##### Information shown
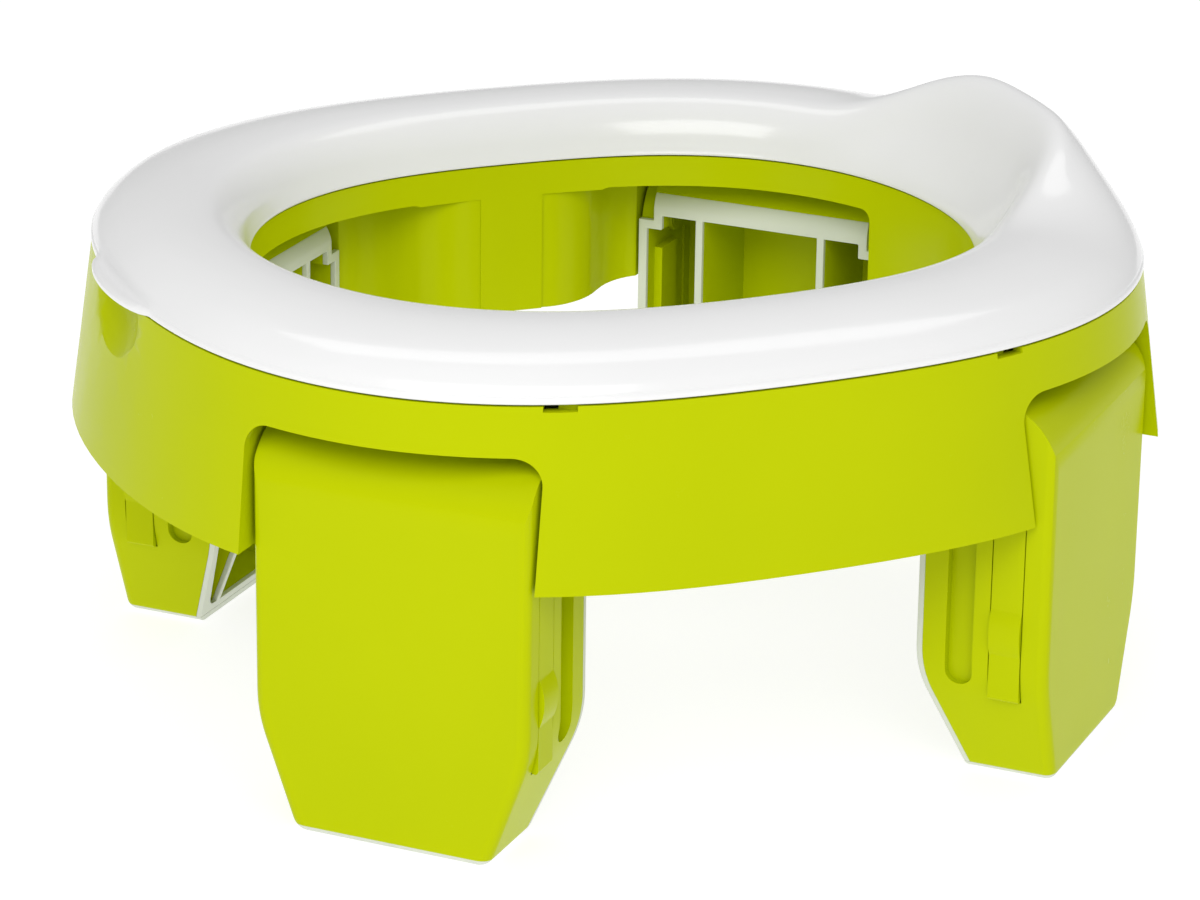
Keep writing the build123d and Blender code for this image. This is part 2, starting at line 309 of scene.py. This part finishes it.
##########
##### Information shown
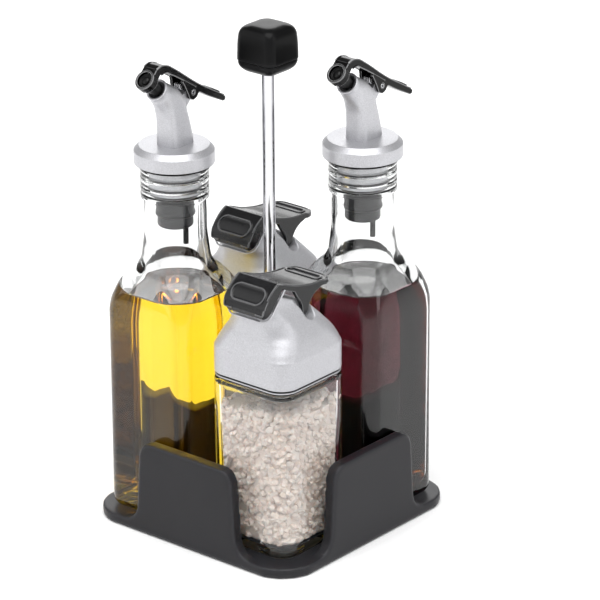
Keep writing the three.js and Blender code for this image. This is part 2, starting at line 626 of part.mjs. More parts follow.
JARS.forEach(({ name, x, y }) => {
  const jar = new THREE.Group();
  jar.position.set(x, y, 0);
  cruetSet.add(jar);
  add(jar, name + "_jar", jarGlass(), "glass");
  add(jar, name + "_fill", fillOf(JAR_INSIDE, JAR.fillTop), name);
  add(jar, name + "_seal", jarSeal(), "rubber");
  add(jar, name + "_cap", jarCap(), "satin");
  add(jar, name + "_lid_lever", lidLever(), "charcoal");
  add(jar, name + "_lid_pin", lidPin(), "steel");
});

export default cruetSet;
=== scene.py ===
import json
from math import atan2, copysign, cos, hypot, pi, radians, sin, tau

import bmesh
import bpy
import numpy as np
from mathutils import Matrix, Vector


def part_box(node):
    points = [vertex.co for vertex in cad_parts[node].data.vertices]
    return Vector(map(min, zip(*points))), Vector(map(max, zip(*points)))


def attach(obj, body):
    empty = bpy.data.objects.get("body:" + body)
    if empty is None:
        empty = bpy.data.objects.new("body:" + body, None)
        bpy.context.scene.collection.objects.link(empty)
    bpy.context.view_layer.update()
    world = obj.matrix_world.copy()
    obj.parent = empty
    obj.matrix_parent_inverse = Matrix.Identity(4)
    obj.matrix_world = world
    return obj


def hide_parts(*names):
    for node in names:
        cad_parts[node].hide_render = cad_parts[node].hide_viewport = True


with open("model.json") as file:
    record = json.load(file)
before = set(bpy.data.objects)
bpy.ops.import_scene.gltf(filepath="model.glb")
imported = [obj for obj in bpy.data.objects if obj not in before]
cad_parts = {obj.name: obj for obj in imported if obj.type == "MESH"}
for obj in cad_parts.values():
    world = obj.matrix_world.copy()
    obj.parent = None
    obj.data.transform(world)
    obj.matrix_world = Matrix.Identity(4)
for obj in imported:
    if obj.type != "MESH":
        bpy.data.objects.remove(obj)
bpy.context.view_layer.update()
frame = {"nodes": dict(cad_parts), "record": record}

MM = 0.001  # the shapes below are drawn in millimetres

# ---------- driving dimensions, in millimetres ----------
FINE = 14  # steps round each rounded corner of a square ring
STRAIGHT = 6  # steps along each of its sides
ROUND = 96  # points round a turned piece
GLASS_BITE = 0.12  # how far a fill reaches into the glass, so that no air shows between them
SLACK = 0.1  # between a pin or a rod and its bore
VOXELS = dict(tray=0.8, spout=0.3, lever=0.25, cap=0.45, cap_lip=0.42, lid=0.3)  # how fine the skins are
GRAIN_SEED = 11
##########
**Task brief**
Above are the entries. Quote exactly the lines from the one bearing "cruetSet.add(jar);" through the one bearing "before = set(bpy.data.objects)".

**Task result**
  cruetSet.add(jar);
  add(jar, name + "_jar", jarGlass(), "glass");
  add(jar, name + "_fill", fillOf(JAR_INSIDE, JAR.fillTop), name);
  add(jar, name + "_seal", jarSeal(), "rubber");
  add(jar, name + "_cap", jarCap(), "satin");
  add(jar, name + "_lid_lever", lidLever(), "charcoal");
  add(jar, name + "_lid_pin", lidPin(), "steel");
});

export default cruetSet;
=== scene.py ===
import json
from math import atan2, copysign, cos, hypot, pi, radians, sin, tau

import bmesh
import bpy
import numpy as np
from mathutils import Matrix, Vector


def part_box(node):
    points = [vertex.co for vertex in cad_parts[node].data.vertices]
    return Vector(map(min, zip(*points))), Vector(map(max, zip(*points)))


def attach(obj, body):
    empty = bpy.data.objects.get("body:" + body)
    if empty is None:
        empty = bpy.data.objects.new("body:" + body, None)
        bpy.context.scene.collection.objects.link(empty)
    bpy.context.view_layer.update()
    world = obj.matrix_world.copy()
    obj.parent = empty
    obj.matrix_parent_inverse = Matrix.Identity(4)
    obj.matrix_world = world
    return obj


def hide_parts(*names):
    for node in names:
        cad_parts[node].hide_render = cad_parts[node].hide_viewport = True


with open("model.json") as file:
    record = json.load(file)
before = set(bpy.data.objects)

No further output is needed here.